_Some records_
====
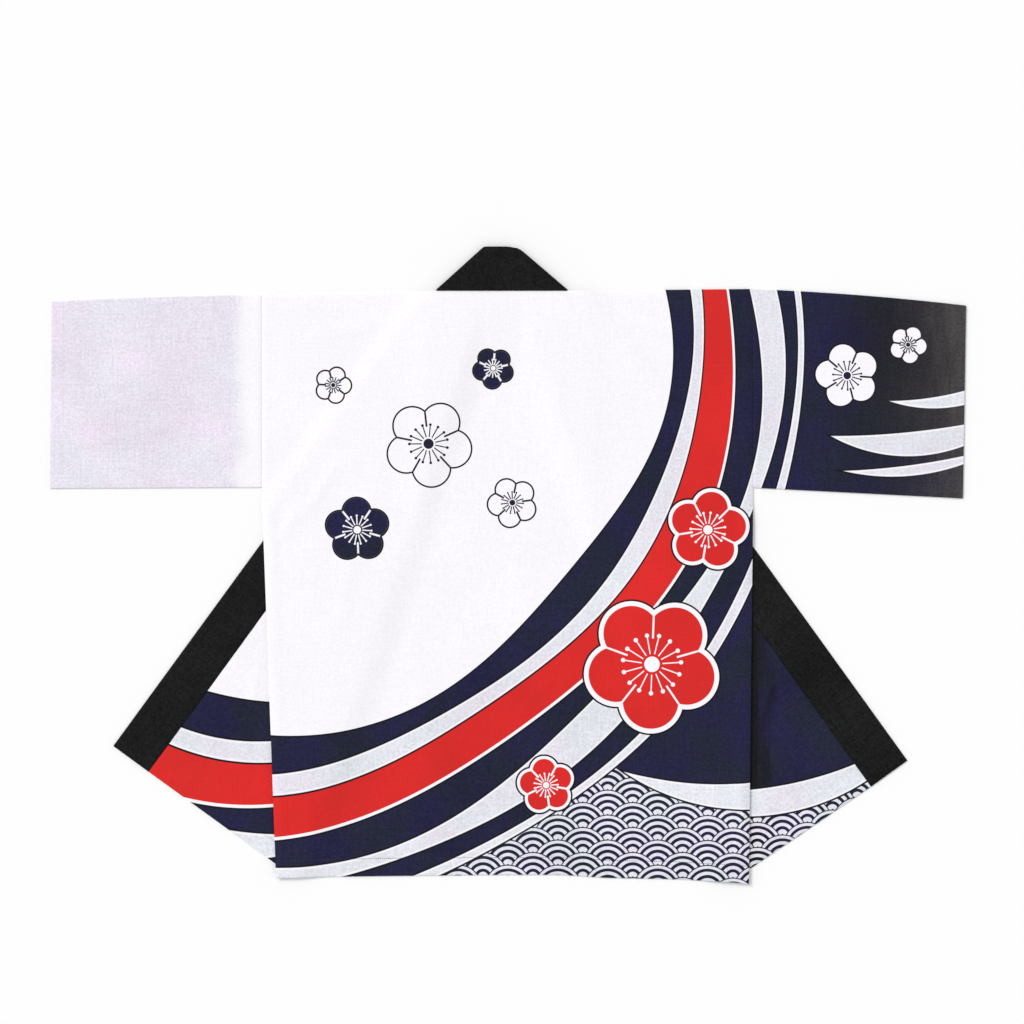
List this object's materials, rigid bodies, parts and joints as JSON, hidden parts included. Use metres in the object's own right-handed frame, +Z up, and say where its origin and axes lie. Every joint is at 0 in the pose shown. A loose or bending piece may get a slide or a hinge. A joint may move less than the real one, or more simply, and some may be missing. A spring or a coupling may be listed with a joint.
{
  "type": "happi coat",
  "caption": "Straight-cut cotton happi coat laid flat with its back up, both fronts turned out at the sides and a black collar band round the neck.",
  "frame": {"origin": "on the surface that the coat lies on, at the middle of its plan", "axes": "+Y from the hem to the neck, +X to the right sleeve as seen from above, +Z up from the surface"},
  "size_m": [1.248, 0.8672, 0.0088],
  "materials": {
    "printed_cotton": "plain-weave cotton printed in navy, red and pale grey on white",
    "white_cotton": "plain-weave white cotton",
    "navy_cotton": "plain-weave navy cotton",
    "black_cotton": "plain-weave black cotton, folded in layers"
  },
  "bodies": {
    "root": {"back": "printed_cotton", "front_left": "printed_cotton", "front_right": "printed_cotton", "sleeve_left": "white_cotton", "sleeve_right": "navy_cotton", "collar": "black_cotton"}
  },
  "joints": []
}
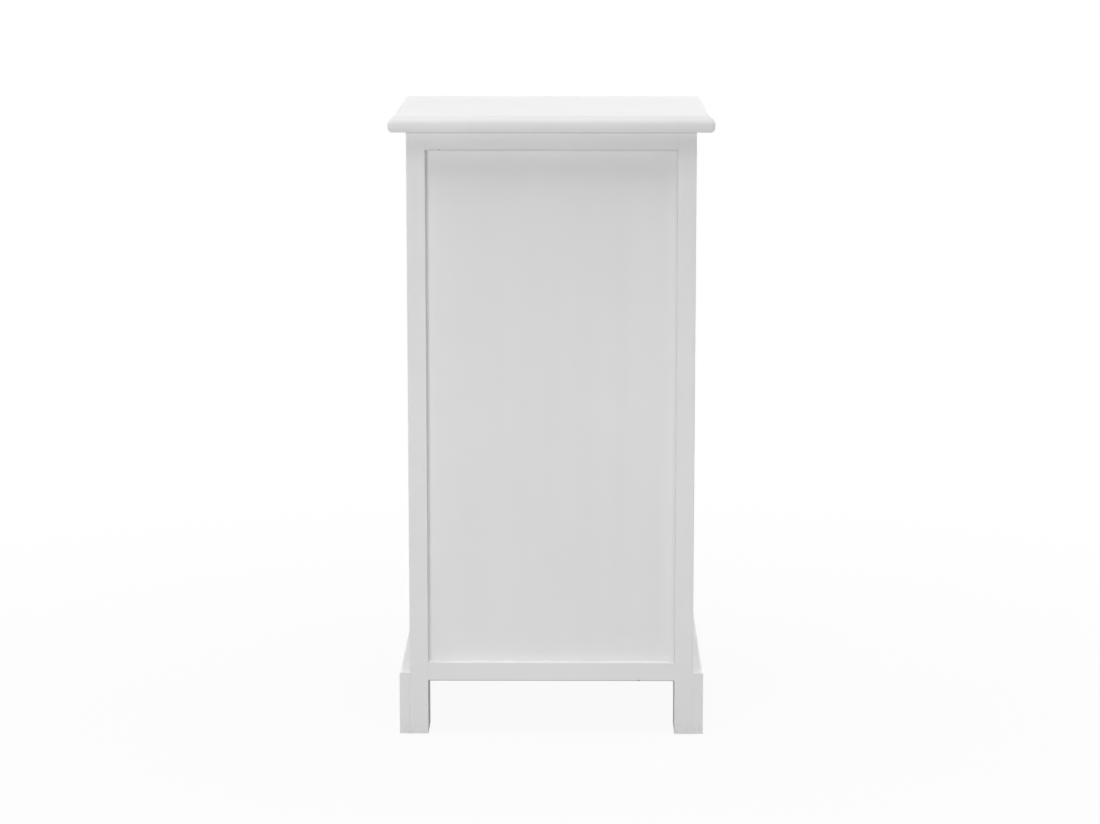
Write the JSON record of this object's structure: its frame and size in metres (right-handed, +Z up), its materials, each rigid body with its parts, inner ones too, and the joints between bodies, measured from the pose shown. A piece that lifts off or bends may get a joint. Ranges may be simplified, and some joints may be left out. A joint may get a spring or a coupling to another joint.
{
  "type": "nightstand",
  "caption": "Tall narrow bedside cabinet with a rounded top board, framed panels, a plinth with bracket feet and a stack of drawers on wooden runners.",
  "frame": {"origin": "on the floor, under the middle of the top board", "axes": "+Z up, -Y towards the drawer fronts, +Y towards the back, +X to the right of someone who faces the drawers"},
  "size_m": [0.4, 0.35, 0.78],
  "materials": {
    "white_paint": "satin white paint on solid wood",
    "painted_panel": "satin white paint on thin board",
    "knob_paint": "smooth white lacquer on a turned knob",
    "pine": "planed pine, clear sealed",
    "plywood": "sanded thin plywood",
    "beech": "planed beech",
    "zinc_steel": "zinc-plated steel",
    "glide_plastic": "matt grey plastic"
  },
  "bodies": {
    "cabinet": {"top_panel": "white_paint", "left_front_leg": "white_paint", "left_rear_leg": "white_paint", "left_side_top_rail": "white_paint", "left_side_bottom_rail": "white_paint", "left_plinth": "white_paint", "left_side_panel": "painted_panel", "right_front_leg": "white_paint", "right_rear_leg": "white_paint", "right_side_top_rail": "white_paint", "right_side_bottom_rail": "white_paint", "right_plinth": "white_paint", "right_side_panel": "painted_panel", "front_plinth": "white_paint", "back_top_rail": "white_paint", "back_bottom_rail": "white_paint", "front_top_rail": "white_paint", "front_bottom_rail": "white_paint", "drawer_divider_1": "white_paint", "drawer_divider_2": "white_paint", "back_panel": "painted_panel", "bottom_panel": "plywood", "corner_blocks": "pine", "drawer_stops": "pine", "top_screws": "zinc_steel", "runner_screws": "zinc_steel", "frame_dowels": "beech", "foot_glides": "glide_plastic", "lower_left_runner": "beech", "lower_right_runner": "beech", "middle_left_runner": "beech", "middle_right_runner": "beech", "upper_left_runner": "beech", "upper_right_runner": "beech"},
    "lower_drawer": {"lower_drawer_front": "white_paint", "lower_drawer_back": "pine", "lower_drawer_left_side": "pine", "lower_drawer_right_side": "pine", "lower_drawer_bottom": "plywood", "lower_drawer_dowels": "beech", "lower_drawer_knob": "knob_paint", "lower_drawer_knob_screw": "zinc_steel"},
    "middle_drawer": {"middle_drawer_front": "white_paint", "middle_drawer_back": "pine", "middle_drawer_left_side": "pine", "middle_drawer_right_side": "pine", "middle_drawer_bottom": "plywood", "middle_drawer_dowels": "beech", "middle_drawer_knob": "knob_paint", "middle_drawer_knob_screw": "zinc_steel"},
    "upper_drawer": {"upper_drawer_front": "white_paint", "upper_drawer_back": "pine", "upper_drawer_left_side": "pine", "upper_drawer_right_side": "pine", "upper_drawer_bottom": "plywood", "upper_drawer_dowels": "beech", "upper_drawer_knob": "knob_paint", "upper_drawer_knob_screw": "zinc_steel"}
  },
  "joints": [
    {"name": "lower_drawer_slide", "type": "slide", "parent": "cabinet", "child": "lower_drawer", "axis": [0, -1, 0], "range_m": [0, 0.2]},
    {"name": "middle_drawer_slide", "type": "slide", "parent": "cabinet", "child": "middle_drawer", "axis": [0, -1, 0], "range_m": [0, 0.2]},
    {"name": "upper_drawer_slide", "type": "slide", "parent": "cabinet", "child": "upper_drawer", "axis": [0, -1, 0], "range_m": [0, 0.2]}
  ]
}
====
_WRITTEN EXERCISE_
Each record above should be restated word for word.

_COMPLETE RESPONSE_
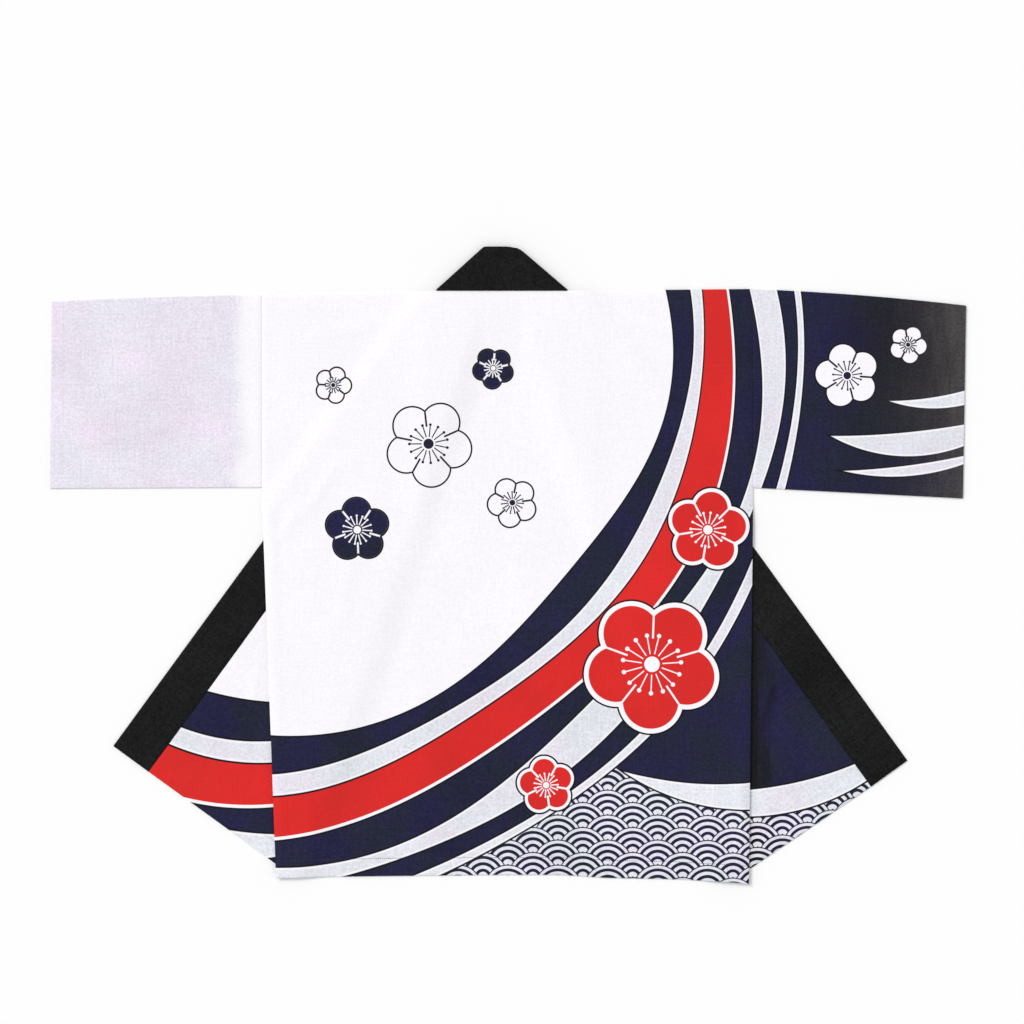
List this object's materials, rigid bodies, parts and joints as JSON, hidden parts included. Use metres in the object's own right-handed frame, +Z up, and say where its origin and axes lie. Every joint is at 0 in the pose shown. A loose or bending piece may get a slide or a hinge. A joint may move less than the real one, or more simply, and some may be missing. A spring or a coupling may be listed with a joint.
{
  "type": "happi coat",
  "caption": "Straight-cut cotton happi coat laid flat with its back up, both fronts turned out at the sides and a black collar band round the neck.",
  "frame": {"origin": "on the surface that the coat lies on, at the middle of its plan", "axes": "+Y from the hem to the neck, +X to the right sleeve as seen from above, +Z up from the surface"},
  "size_m": [1.248, 0.8672, 0.0088],
  "materials": {
    "printed_cotton": "plain-weave cotton printed in navy, red and pale grey on white",
    "white_cotton": "plain-weave white cotton",
    "navy_cotton": "plain-weave navy cotton",
    "black_cotton": "plain-weave black cotton, folded in layers"
  },
  "bodies": {
    "root": {"back": "printed_cotton", "front_left": "printed_cotton", "front_right": "printed_cotton", "sleeve_left": "white_cotton", "sleeve_right": "navy_cotton", "collar": "black_cotton"}
  },
  "joints": []
}
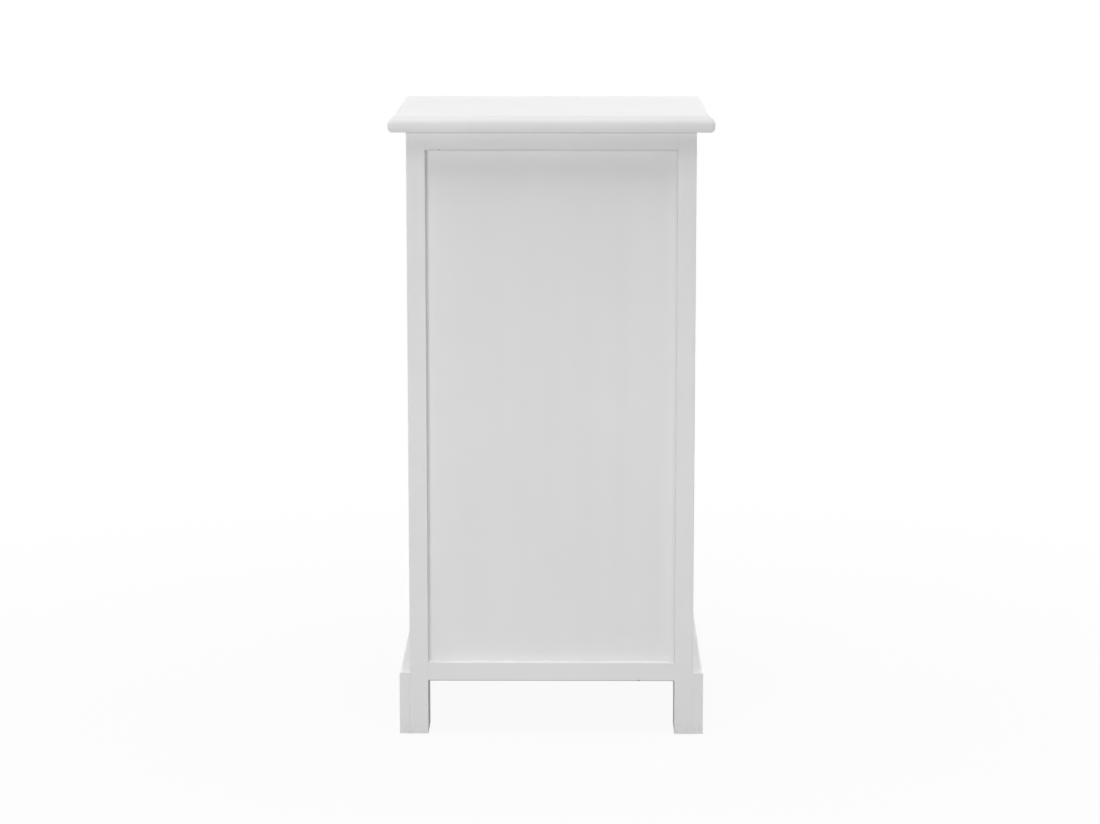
Write the JSON record of this object's structure: its frame and size in metres (right-handed, +Z up), its materials, each rigid body with its parts, inner ones too, and the joints between bodies, measured from the pose shown. A piece that lifts off or bends may get a joint. Ranges may be simplified, and some joints may be left out. A joint may get a spring or a coupling to another joint.
{
  "type": "nightstand",
  "caption": "Tall narrow bedside cabinet with a rounded top board, framed panels, a plinth with bracket feet and a stack of drawers on wooden runners.",
  "frame": {"origin": "on the floor, under the middle of the top board", "axes": "+Z up, -Y towards the drawer fronts, +Y towards the back, +X to the right of someone who faces the drawers"},
  "size_m": [0.4, 0.35, 0.78],
  "materials": {
    "white_paint": "satin white paint on solid wood",
    "painted_panel": "satin white paint on thin board",
    "knob_paint": "smooth white lacquer on a turned knob",
    "pine": "planed pine, clear sealed",
    "plywood": "sanded thin plywood",
    "beech": "planed beech",
    "zinc_steel": "zinc-plated steel",
    "glide_plastic": "matt grey plastic"
  },
  "bodies": {
    "cabinet": {"top_panel": "white_paint", "left_front_leg": "white_paint", "left_rear_leg": "white_paint", "left_side_top_rail": "white_paint", "left_side_bottom_rail": "white_paint", "left_plinth": "white_paint", "left_side_panel": "painted_panel", "right_front_leg": "white_paint", "right_rear_leg": "white_paint", "right_side_top_rail": "white_paint", "right_side_bottom_rail": "white_paint", "right_plinth": "white_paint", "right_side_panel": "painted_panel", "front_plinth": "white_paint", "back_top_rail": "white_paint", "back_bottom_rail": "white_paint", "front_top_rail": "white_paint", "front_bottom_rail": "white_paint", "drawer_divider_1": "white_paint", "drawer_divider_2": "white_paint", "back_panel": "painted_panel", "bottom_panel": "plywood", "corner_blocks": "pine", "drawer_stops": "pine", "top_screws": "zinc_steel", "runner_screws": "zinc_steel", "frame_dowels": "beech", "foot_glides": "glide_plastic", "lower_left_runner": "beech", "lower_right_runner": "beech", "middle_left_runner": "beech", "middle_right_runner": "beech", "upper_left_runner": "beech", "upper_right_runner": "beech"},
    "lower_drawer": {"lower_drawer_front": "white_paint", "lower_drawer_back": "pine", "lower_drawer_left_side": "pine", "lower_drawer_right_side": "pine", "lower_drawer_bottom": "plywood", "lower_drawer_dowels": "beech", "lower_drawer_knob": "knob_paint", "lower_drawer_knob_screw": "zinc_steel"},
    "middle_drawer": {"middle_drawer_front": "white_paint", "middle_drawer_back": "pine", "middle_drawer_left_side": "pine", "middle_drawer_right_side": "pine", "middle_drawer_bottom": "plywood", "middle_drawer_dowels": "beech", "middle_drawer_knob": "knob_paint", "middle_drawer_knob_screw": "zinc_steel"},
    "upper_drawer": {"upper_drawer_front": "white_paint", "upper_drawer_back": "pine", "upper_drawer_left_side": "pine", "upper_drawer_right_side": "pine", "upper_drawer_bottom": "plywood", "upper_drawer_dowels": "beech", "upper_drawer_knob": "knob_paint", "upper_drawer_knob_screw": "zinc_steel"}
  },
  "joints": [
    {"name": "lower_drawer_slide", "type": "slide", "parent": "cabinet", "child": "lower_drawer", "axis": [0, -1, 0], "range_m": [0, 0.2]},
    {"name": "middle_drawer_slide", "type": "slide", "parent": "cabinet", "child": "middle_drawer", "axis": [0, -1, 0], "range_m": [0, 0.2]},
    {"name": "upper_drawer_slide", "type": "slide", "parent": "cabinet", "child": "upper_drawer", "axis": [0, -1, 0], "range_m": [0, 0.2]}
  ]
}